From big ideas to mala hotpot
According to recent reports, the Japanese restaurant chain Itacho Sushi is no longer around. Its outlets have been shuttered. Home-grown cafe chain The Providore has also called it a day, closing six outlets, and Australian tea specialist T2 Tea will exit the Singapore market. All of these closures happened in the last month.
A new F&B brand in Singapore is like a Timothee Chalamet Oscar campaign. They always look pretty, spend most of the year hyping their product and still end up empty-handed. But even that analogy doesn't work, unless the Oscar goes to Mala Hotpot (along with almost every other Oscar).

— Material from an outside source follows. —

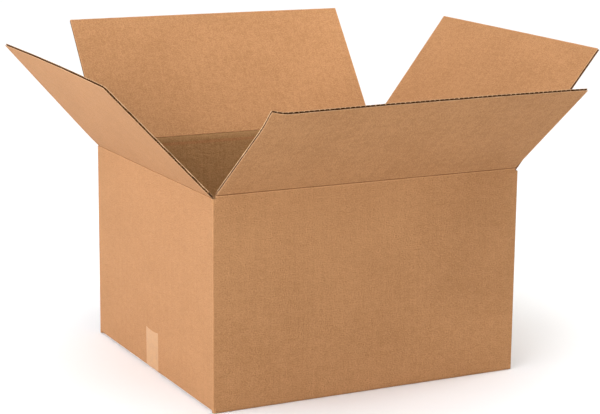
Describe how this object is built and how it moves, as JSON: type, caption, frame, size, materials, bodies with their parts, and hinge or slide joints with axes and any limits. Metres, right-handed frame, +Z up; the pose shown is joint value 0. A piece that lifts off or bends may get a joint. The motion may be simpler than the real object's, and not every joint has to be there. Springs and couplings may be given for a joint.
{
  "type": "open corrugated shipping box",
  "caption": "Rectangular slotted box of fluted board, taped under its bottom seam, with hinged flaps around an open top.",
  "frame": {"origin": "middle of the underside, on the surface that the box stands on", "axes": "+Z up out of the open top, +X along the box's length to its right end, +Y from the front wall towards the back wall"},
  "size_m": [0.8252, 0.7826, 0.5132],
  "materials": {
    "kraft_board": "matte",
    "kraft_fluted": "matte",
    "tape": "satin"
  },
  "bodies": {
    "box": {"box_body": "kraft_board", "bottom_tape": "tape"},
    "front_flap": {"flap_front": "kraft_fluted"},
    "back_flap": {"flap_back": "kraft_fluted"},
    "left_flap": {"flap_left": "kraft_fluted"},
    "right_flap": {"flap_right": "kraft_fluted"}
  },
  "joints": [
    {"name": "front_flap_fold", "type": "hinge", "parent": "box", "child": "front_flap", "pos_m": [0, -0.2324, 0.3248], "axis": [-1, 0, 0], "range_deg": [-124, 141]},
    {"name": "back_flap_fold", "type": "hinge", "parent": "box", "child": "back_flap", "pos_m": [0, 0.2324, 0.3248], "axis": [1, 0, 0], "range_deg": [-138.5, 126.5]},
    {"name": "left_flap_fold", "type": "hinge", "parent": "box", "child": "left_flap", "pos_m": [-0.2578, 0, 0.3208], "axis": [0, 1, 0], "range_deg": [-130.5, 134.5]},
    {"name": "right_flap_fold", "type": "hinge", "parent": "box", "child": "right_flap", "pos_m": [0.2578, 0, 0.3208], "axis": [0, -1, 0], "range_deg": [-135.5, 129.5]}
  ]
}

The reasons for the demise of so many F&B outlets since Covid-19 have been parroted to the point of parody, making it seem like a comedy skit whenever an ambitious, courageous soul decides to bring a food concept to Singapore.
Imagine the current conversation between an F&B proprietor-to-be and a potential investor:
"I'm going to open my high-concept eatery in Singapore!"

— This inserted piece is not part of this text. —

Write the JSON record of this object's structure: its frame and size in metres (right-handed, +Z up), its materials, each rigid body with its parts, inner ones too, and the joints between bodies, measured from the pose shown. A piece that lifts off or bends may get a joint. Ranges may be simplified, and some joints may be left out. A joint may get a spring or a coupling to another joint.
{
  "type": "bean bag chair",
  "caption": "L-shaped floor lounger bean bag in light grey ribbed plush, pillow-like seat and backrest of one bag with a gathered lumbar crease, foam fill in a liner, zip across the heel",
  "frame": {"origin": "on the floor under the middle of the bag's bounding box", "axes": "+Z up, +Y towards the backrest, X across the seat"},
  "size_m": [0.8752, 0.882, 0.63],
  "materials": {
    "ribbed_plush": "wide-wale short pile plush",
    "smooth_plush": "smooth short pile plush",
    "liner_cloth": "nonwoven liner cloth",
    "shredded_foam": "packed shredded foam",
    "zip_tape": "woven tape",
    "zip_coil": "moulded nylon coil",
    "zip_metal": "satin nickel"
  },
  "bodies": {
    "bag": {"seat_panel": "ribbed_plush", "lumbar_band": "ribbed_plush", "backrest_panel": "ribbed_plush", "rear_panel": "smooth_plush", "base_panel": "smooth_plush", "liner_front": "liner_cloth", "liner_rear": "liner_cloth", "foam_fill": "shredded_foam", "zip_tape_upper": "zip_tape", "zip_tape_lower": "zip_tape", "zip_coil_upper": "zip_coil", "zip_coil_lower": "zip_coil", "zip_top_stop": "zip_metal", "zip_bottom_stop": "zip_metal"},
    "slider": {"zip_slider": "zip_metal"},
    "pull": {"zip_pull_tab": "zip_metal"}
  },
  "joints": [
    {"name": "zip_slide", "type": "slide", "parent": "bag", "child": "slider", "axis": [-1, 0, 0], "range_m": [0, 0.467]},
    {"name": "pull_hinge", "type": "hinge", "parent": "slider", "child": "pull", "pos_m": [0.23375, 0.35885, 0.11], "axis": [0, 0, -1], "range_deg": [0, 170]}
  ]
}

"The country with exorbitant rents, a manpower crunch, an eclectic, evolving mix of cultural backgrounds, nationalities, tastes and palates?"
"That's the one!"
"The place where restaurants go down more often than Tottenham's defence?"
"Exactly! It's an F&B goldmine!"
"What's your concept?"
"Plan A is a western vegan pizza-bagel fusion restaurant with rainforest vibes and mini waterfalls at every table."
"I'd rather put my money on Tottenham. Maybe your concept is too niche for Singapore?"
"Plan B is a mala hotpot."
"I'll give you six restaurants."
"In Singapore?"
"No, in every shopping mall."
We only miss them when they're gone
Obviously, I'm aware of my cultural hypocrisy as I gently mock the culinary homogenisation of our shopping malls.
I know there's a McDonald's on almost every corner, but as I'm now a tree-hugging vegetarian, I have less interest in a burger than Donald Trump has in a map of the Middle East.
It's not about a particular brand, but the consequences.
The increasingly bland, utilitarian nature of our shopping and eating experiences cannot be blamed on one particular franchise — and the phenomenon isn't unique to Singapore either — but its rapid acceleration can be attributed to a couple of uniquely Singaporean factors.
First, there's the "I Miss John Little" syndrome, which I just made up, but affects many of us.
We all know the symptoms. A psychiatrist might say, "Yes, Neil, I can see the closing of John Little has affected you deeply, thanks to a close attachment to a store you haven't visited since 1998, when you inadvertently bought a starchy white shirt that made you look like a malnourished nightclub bouncer. But you did rush to the closing-down sale before penning a heartfelt tribute on Facebook about the death of John Little."
In the psychiatrist's waiting room, there'd be those suffering with I Miss Itacho Sushi, I Miss The Providore, I Miss Eggslut, I Miss MPH and I Miss That Magazine Stall At Holland Village. (We just didn't miss any of them enough at the time to keep them going.)
When every mall starts looking the same
And second, the myopic nature of our rising rent cycles ensures that only the most reliable of franchises are guaranteed to pay the bills, which means less room for the independent eateries and home-grown, family-run businesses that can still be found across the Causeway.
But it does mean extra mala hotpots in our identikit shopping malls, which feel less Singaporean and more like the CGI backdrop of a generic sci-fi movie.
At this point, it wouldn't be particularly surprising if a member of the Fantastic Four stepped through sliding doors, handed us a bowl and asked if we wanted "extra spicy".
Still, the folks at the National Population and Talent Division should seriously analyse the franchise's business model. If we can learn to breed like mala hotpots, we'd have babies everywhere.
Neil Humphreys is an award-winning writer and MONEY FM radio host, a successful author and a failed footballer.